■ Recorded information ■
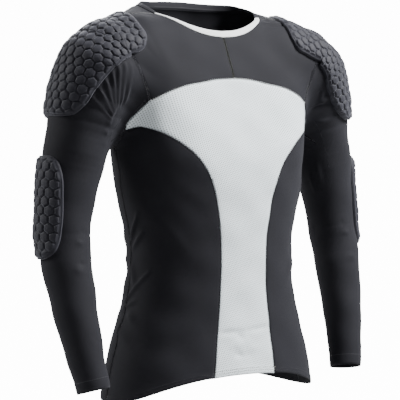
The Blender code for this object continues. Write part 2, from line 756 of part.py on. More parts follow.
def cell_points(loop):
    """Groove corners, groove lines, flat tops and centres of the six-sided cells in a loop."""
    low = loop.min(axis=0)
    high = loop.max(axis=0)
    row_step = CELL * math.sqrt(3) / 2
    turn = np.radians(np.arange(6) * 60)
    spoke = np.column_stack([np.cos(turn), np.sin(turn)]) * CELL / math.sqrt(3)
    corners = {}
    lines = set()
    flats = []
    centres = []
    for j in range(math.floor(low[0] / row_step), math.ceil(high[0] / row_step) + 1):
        for i in range(math.floor(low[1] / CELL) - 1, math.ceil(high[1] / CELL) + 2):
            centre = np.array([j * row_step, (i + (j % 2) / 2) * CELL])
            ring = centre + spoke
            keep = depth_inside(ring, loop) > PAD_MARGIN
            keys = [tuple(np.round(point, 5)) for point in ring]
            for k in range(6):
                if keep[k]:
                    corners.setdefault(keys[k], len(corners))
                if keep[k] and keep[k - 1]:
                    lines.add(tuple(sorted((keys[k], keys[k - 1]))))
            if depth_inside(centre[None], loop)[0] > PAD_MARGIN:
                centres.append(centre)
            flat = centre + CELL_FLAT * spoke
            flats.extend(flat[depth_inside(flat, loop) > PAD_MARGIN])
    pairs = [(corners[a], corners[b]) for a, b in sorted(lines)]
    return np.array(list(corners)), pairs, np.array(flats), np.array(centres)


def flat_faces(points, loop_count, lines):
    """Triangles over flat points inside their first loop, with these lines kept as edges."""
    edges = [(int(a), int(b)) for a, b in lines]
    border = [list(range(loop_count))]
    made = delaunay_2d_cdt([tuple(p) for p in points], edges, border, 1, CDT_MARGIN)
    came_from = [min(group) if group else 0 for group in made[3]]
    return [[came_from[k] for k in face] for face in made[2]]


def cloth_tree():
    """Every face of the cloth made so far, for measuring how high it stands."""
    verts = []
    faces = []
    for obj in PARTS.objects:
        first_vert = len(verts)
        verts.extend(vert.co.copy() for vert in obj.data.vertices)
        faces.extend([first_vert + k for k in face.vertices] for face in obj.data.polygons)
    return BVHTree.FromPolygons(verts, faces)


def over_cloth(tree, base):
    """Points on top of the flat facets round each base point, and the way out there."""
    cover, direction = lifted(base)
    side = np.cross(direction, np.array([0.31, 0.62, 0.72]))
    side /= np.linalg.norm(side, axis=1)[:, None]
    other = np.cross(direction, side)
    highest = np.full(len(base), -1.0)
    for k in range(13):
        spread = (FACET_REACH, FACET_REACH * 0.55, 0.0)[k // 6]
        angle = math.radians(60 * k + 30 * (k // 6))
        near = settle(base + spread * (math.cos(angle) * side + math.sin(angle) * other))
        spot, way = lifted(near)
        for i in range(len(base)):
            start = Vector(spot[i] + RAY_START * way[i])
            hit = tree.ray_cast(start, Vector(-way[i]), RAY_LENGTH)
            if hit[0] is not None:
                highest[i] = max(highest[i], RAY_START - hit[3])
    highest = np.where(highest < -0.5, 0.0, np.maximum(highest, LOWEST_COVER))
    return cover + highest[:, None] * direction, direction


def pad(name, chart, outline, sign):
    """Foam pad: six-sided cells raised over a plain inside that clears the cloth."""
    outline = np.asarray(outline, float) / 1000
    closed = np.vstack([outline, outline[:1]])
    around = np.linalg.norm(np.diff(closed, axis=0), axis=1).sum()
    loop = along(closed, round(around / PAD_STEP))[:-1]
    beside = np.roll(loop, -1, axis=0) - np.roll(loop, 1, axis=0)
    normal = np.column_stack([-beside[:, 1], beside[:, 0]])
    normal /= np.linalg.norm(normal, axis=1)[:, None]
    if depth_inside((loop + normal * PAD_LIP)[:1], loop)[0] < 0:
        normal = -normal
    lip = loop + normal * PAD_LIP
    corners, lines, flats, centres = cell_points(loop)
    count = len(loop)
    outer_flat = np.vstack([loop, lip, corners, flats])
    lip_lines = [(count + k, count + (k + 1) % count) for k in range(count)]
    cell_lines = [(2 * count + a, 2 * count + b) for a, b in lines]
    outer_faces = flat_faces(outer_flat, count, lip_lines + cell_lines)
    inner_flat = np.vstack([loop, corners, centres])
    inner_faces = flat_faces(inner_flat, count, [(count + a, count + b) for a, b in lines])
    heights = np.concatenate([
        np.full(count, PAD_GAP + PAD_EDGE), np.full(count, PAD_RIM),
        np.full(len(corners), PAD_GROOVE), np.full(len(flats), PAD_TOP)])
    bm = bmesh.new()
    layers = []
    for flat, height in ((outer_flat, heights), (inner_flat, np.full(len(inner_flat), PAD_GAP))):
        base = chart.place(flat)
        if sign < 0:
            base = mirrored(base)
        cover, direction = over_cloth(CLOTH_TREE, base)
        layers.append([bm.verts.new(point) for point in cover + height[:, None] * direction])
    for face in outer_faces:
        bm.faces.new([layers[0][k] for k in face])
    for face in inner_faces:
        bm.faces.new([layers[1][k] for k in reversed(face)])
    for k in range(count):
        after = (k + 1) % count
        bm.faces.new([layers[0][k], layers[0][after], layers[1][after], layers[1][k]])
    loose = [vert for vert in bm.verts if not vert.link_faces]
    bmesh.ops.delete(bm, geom=loose, context="VERTS")
    bmesh.ops.recalc_face_normals(bm, faces=bm.faces)
    if bm.calc_volume(signed=True) < 0:
        bmesh.ops.reverse_faces(bm, faces=bm.faces)
    return finish_node(name, bm, PAD_COVER)


CLOTH_TREE = cloth_tree()
shoulder_chart = Chart(SHOULDER_STATIONS)
elbow_chart = Chart(ELBOW_STATIONS)
pad("shoulder_pad_left", shoulder_chart, SHOULDER_LEFT + SHOULDER_BACK, 1)
pad("shoulder_pad_right", shoulder_chart, SHOULDER_RIGHT + SHOULDER_BACK, -1)
pad("elbow_pad_left", elbow_chart, ELBOW, 1)
pad("elbow_pad_right", elbow_chart, ELBOW, -1)
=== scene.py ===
# %% [markdown]
# # Padded compression shirt
# This lesson dresses a finished set of solids as a real shirt: knitted panels that cling to a worn
# shape, foam pads in six-sided cells, a neck tape, and the sewing that holds it all together.
# The solids are loaded first and stay where they are. Every piece made here sits on them.

# %% Load the solids
import math

import bmesh
import bpy
import numpy as np
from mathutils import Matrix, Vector


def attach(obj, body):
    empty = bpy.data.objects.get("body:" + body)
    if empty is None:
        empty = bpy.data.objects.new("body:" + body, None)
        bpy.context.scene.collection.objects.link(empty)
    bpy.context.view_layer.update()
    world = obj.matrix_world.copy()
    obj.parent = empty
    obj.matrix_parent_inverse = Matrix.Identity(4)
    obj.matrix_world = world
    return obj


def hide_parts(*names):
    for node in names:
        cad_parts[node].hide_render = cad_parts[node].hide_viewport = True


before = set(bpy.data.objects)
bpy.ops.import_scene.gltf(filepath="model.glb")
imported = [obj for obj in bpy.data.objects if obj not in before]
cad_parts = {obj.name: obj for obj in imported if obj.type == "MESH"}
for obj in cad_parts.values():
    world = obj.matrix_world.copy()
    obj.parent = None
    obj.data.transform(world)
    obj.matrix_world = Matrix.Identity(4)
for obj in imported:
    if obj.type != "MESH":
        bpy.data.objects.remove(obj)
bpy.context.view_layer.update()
print("solids:", sorted(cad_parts))

# %% [markdown]
# ## The worn shape
# A close-fitting shirt takes the shape of what fills it. It could be sculpted by hand, but a
# formula keeps every panel on one smooth form: rounded sections up the trunk, a shoulder line, and
# an arm made of short tapered lengths, all blended. The formula gives the distance to the form,
# below 0 inside it. All lengths are in metres, the front faces -Y and the left arm is on +X.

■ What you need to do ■
Repeat the line containing "bpy.context.scene.collection.objects.link(empty)" and all subsequent lines through the final line of the data, exactly and with no others.

■ Response to the task ■
        bpy.context.scene.collection.objects.link(empty)
    bpy.context.view_layer.update()
    world = obj.matrix_world.copy()
    obj.parent = empty
    obj.matrix_parent_inverse = Matrix.Identity(4)
    obj.matrix_world = world
    return obj


def hide_parts(*names):
    for node in names:
        cad_parts[node].hide_render = cad_parts[node].hide_viewport = True


before = set(bpy.data.objects)
bpy.ops.import_scene.gltf(filepath="model.glb")
imported = [obj for obj in bpy.data.objects if obj not in before]
cad_parts = {obj.name: obj for obj in imported if obj.type == "MESH"}
for obj in cad_parts.values():
    world = obj.matrix_world.copy()
    obj.parent = None
    obj.data.transform(world)
    obj.matrix_world = Matrix.Identity(4)
for obj in imported:
    if obj.type != "MESH":
        bpy.data.objects.remove(obj)
bpy.context.view_layer.update()
print("solids:", sorted(cad_parts))

# %% [markdown]
# ## The worn shape
# A close-fitting shirt takes the shape of what fills it. It could be sculpted by hand, but a
# formula keeps every panel on one smooth form: rounded sections up the trunk, a shoulder line, and
# an arm made of short tapered lengths, all blended. The formula gives the distance to the form,
# below 0 inside it. All lengths are in metres, the front faces -Y and the left arm is on +X.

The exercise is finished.